4D X-Ray DSA and 4D Fluoroscopy

C Mistretta

C Mistretta1*, (1) University of Wisconsin, Madison, WI

MO-D-213CD-4 Monday 2:00:00 PM - 3:50:00 PM Room: 213CD

During the past decade the use of undersampled acquisition and constrained reconstruction have led to significant increases in data acquisition speed, SNR, spatial resolution and temporal resolution in MR imaging. When a separately acquired constraining image is combined with an angiographic time series the traditional tradeoff between spatial and temporal resolution is greatly reduced. Artifacts and limited resolution that would normally be associated with a rapid highly undersampled temporal image series are mitigated by the constrained reconstruction process which transfers the SNR and spatial resolution of the constraining image to the individual time frames.

In rotational C-Arm DSA a 3D image volume is formed from all the projections acquired during the C-Arm rotation. Although the individual projections contain temporal information, the reconstructed 3D image has no temporal information and represents a composite of the vascular filling that has occurred during the iodine injection. However, the 3D cone beam CT reconstruction can be used to constrain the reconstruction of one 3D volume for each of the rotational projections. This extends the traditional DSA time series of 2D images to a series of 3D volumes at rates up to 30 per second.

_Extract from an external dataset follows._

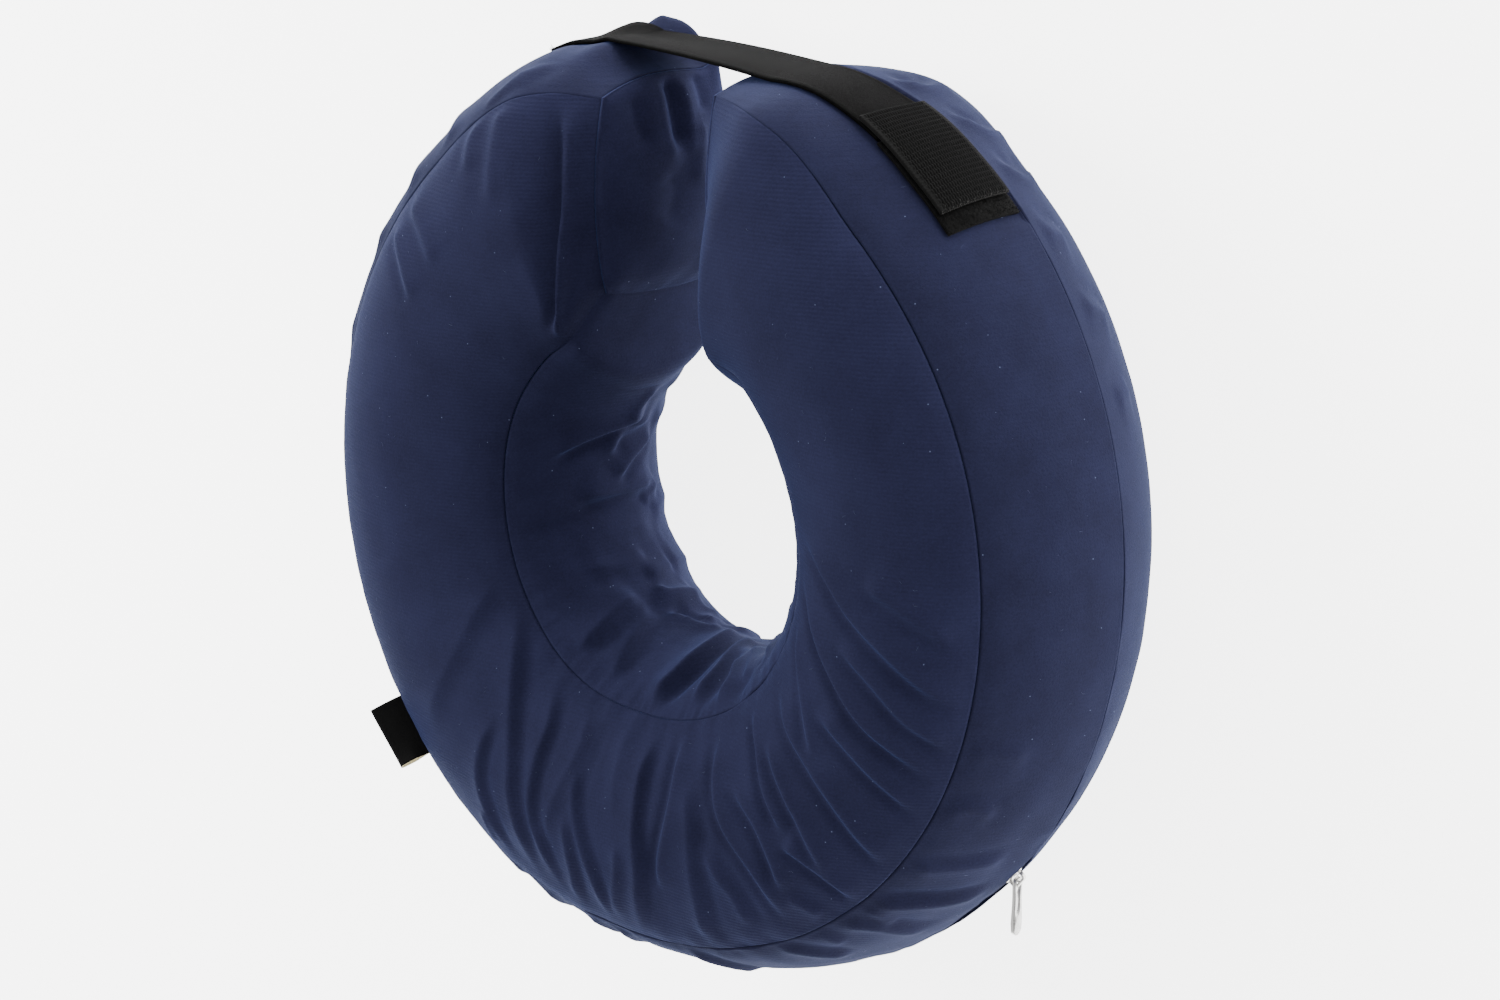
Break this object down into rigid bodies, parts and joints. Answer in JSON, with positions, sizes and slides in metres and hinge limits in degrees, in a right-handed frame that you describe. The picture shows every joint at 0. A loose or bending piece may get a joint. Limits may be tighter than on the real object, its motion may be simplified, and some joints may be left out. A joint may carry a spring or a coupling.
{
  "type": "inflatable recovery collar",
  "caption": "C-shaped inflated recovery collar for a pet in a padded, gathered cloth cover, its open gap bridged by a webbing strap with a hook fastener; zip with a swinging pull.",
  "frame": {"origin": "middle of the collar's extent seen from above, on the floor it lies on", "axes": "+Z is the axis of the neck opening and up, the front face up; +Y points at the open gap; +X points to the arm with the loop patch"},
  "size_m": [0.3236, 0.3132, 0.1112],
  "materials": {
    "cover_cloth": "dark navy brushed knit, matt, with fine ribs and a little lint",
    "bladder_film": "plain film, hidden",
    "zip_chain": "black coil on tape",
    "zip_metal": "silver, softly polished",
    "strap_webbing": "black woven webbing, matt",
    "hook_tape": "black ribbed hook tape",
    "loop_patch": "black fuzzy loop pile",
    "label_ribbon": "black woven ribbon, bare"
  },
  "bodies": {
    "collar": {"cover_front_panel": "cover_cloth", "cover_back_panel": "cover_cloth", "cover_inner_band": "cover_cloth", "outer_band_front": "cover_cloth", "outer_band_back": "cover_cloth", "end_cap_left": "cover_cloth", "end_cap_right": "cover_cloth", "air_bladder": "bladder_film", "zip_chain": "zip_chain", "zip_slider": "zip_metal", "closure_strap": "strap_webbing", "hook_tape": "hook_tape", "loop_patch": "loop_patch", "side_label": "label_ribbon"},
    "pull": {"zip_pull": "zip_metal"}
  },
  "joints": [
    {"name": "pull_hinge", "type": "hinge", "parent": "collar", "child": "pull", "pos_m": [0.12305, -0.10374, 0.04593], "axis": [0.0554, -0.0474, 0.9973], "range_deg": [-29, 135]}
  ]
}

Similar techniques can be used to provide fluoroscopy that can be embedded in the 3D space of the constraining volume and viewed from arbitrary angles without gantry motion. This overcomes the problem of forbidden views and guarantees that an intervention can be done without having to send patients to surgery. Unlike 4D DSA which requires only one source and receptor, 4D Fluoroscopy requires a bi-plane fluoroscopy system.

Learning objective
To understand the application of undersampling and constrained reconstruction to 4D DSA and Fluoroscopy.